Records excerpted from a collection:
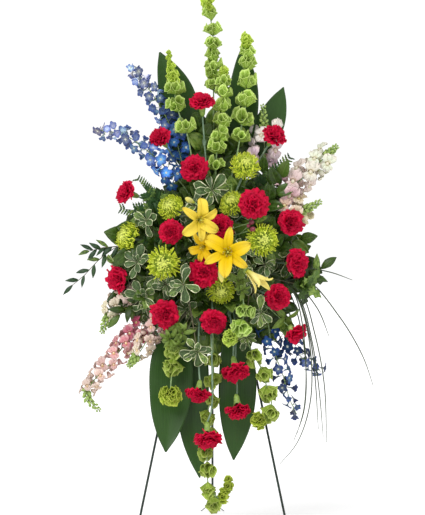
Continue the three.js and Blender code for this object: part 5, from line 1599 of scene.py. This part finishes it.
def add_rosette(foliage, centre, leaves, length, rng, kind="spoon"):
    """A whorl of leaves that opens away from the foam, the inner ones shorter and raised."""
    away = unit(centre - in_foam((0, FOAM["depth"] / 2, 0)))
    outward = unit(unit(away + FRONT) + rng.uniform(-0.3, 0.3, 3))
    basis = np.array(turn_to(outward, rng.uniform(0, 6.28)))
    total = leaves + leaves // 2
    for k in range(total):
        inner = k >= leaves
        angle = 2 * np.pi * k / leaves + (GOLDEN if inner else 0) + rng.uniform(-0.3, 0.3)
        lift = rng.uniform(0.7, 1.3) if inner else rng.choice([-0.2, 0.15, 0.6]) + rng.uniform(-0.15, 0.2)
        direction = basis @ unit([math.cos(angle), math.sin(angle), lift])
        size = length * (0.6 if inner else 1) * rng.uniform(0.78, 1.12)
        foot = centre + 2 * direction - outward * rng.uniform(0, 8)
        foliage.add(kind, foot, direction, outward + 0.2 * FRONT + rng.uniform(-0.3, 0.3, 3), size)


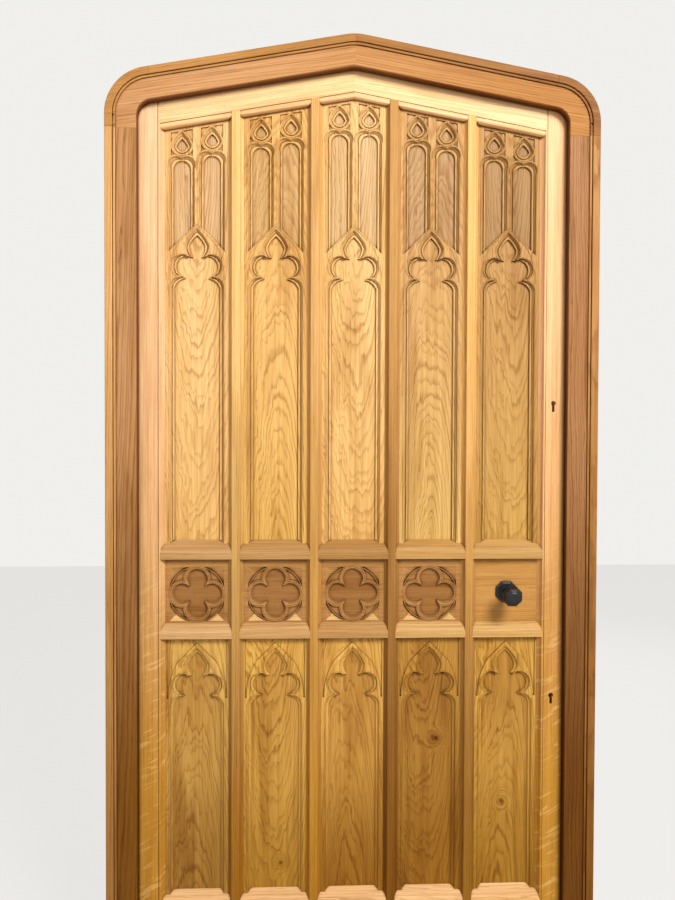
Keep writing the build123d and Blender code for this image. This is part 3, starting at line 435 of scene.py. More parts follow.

STATED GOAL: Write all of the records out again exactly.

IN RESPONSE:
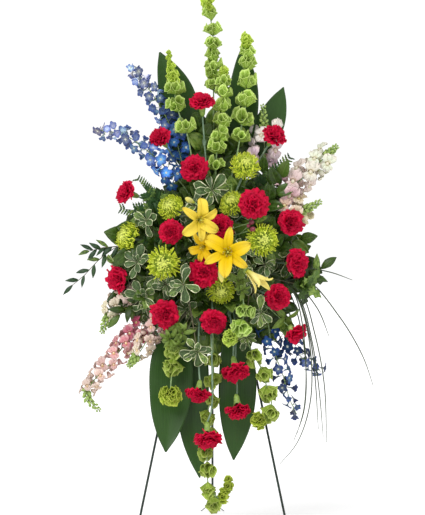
Continue the three.js and Blender code for this object: part 5, from line 1599 of scene.py. This part finishes it.
def add_rosette(foliage, centre, leaves, length, rng, kind="spoon"):
    """A whorl of leaves that opens away from the foam, the inner ones shorter and raised."""
    away = unit(centre - in_foam((0, FOAM["depth"] / 2, 0)))
    outward = unit(unit(away + FRONT) + rng.uniform(-0.3, 0.3, 3))
    basis = np.array(turn_to(outward, rng.uniform(0, 6.28)))
    total = leaves + leaves // 2
    for k in range(total):
        inner = k >= leaves
        angle = 2 * np.pi * k / leaves + (GOLDEN if inner else 0) + rng.uniform(-0.3, 0.3)
        lift = rng.uniform(0.7, 1.3) if inner else rng.choice([-0.2, 0.15, 0.6]) + rng.uniform(-0.15, 0.2)
        direction = basis @ unit([math.cos(angle), math.sin(angle), lift])
        size = length * (0.6 if inner else 1) * rng.uniform(0.78, 1.12)
        foot = centre + 2 * direction - outward * rng.uniform(0, 8)
        foliage.add(kind, foot, direction, outward + 0.2 * FRONT + rng.uniform(-0.3, 0.3, 3), size)


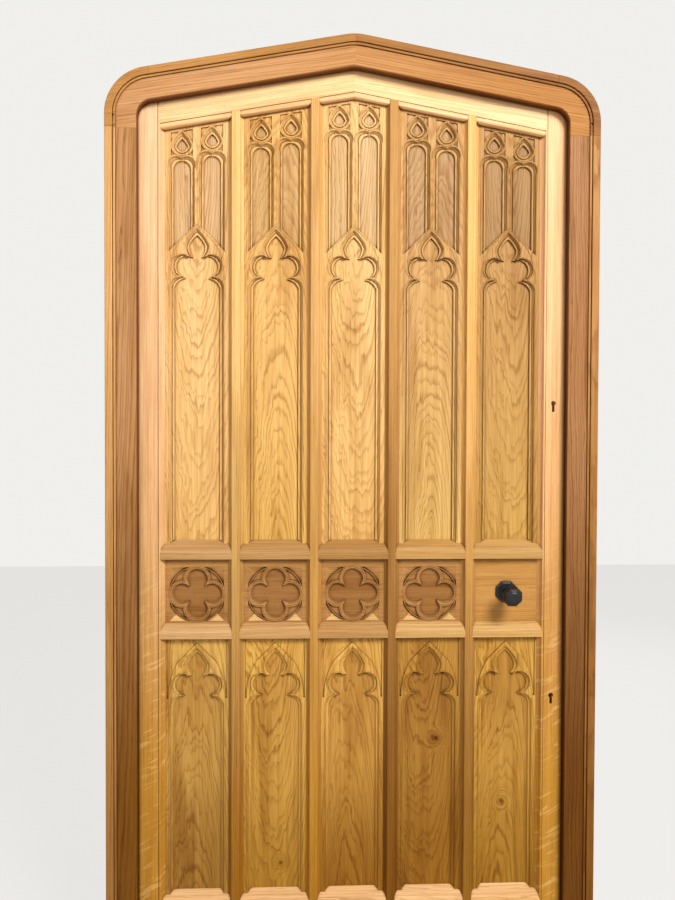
Keep writing the build123d and Blender code for this image. This is part 3, starting at line 435 of scene.py. More parts follow.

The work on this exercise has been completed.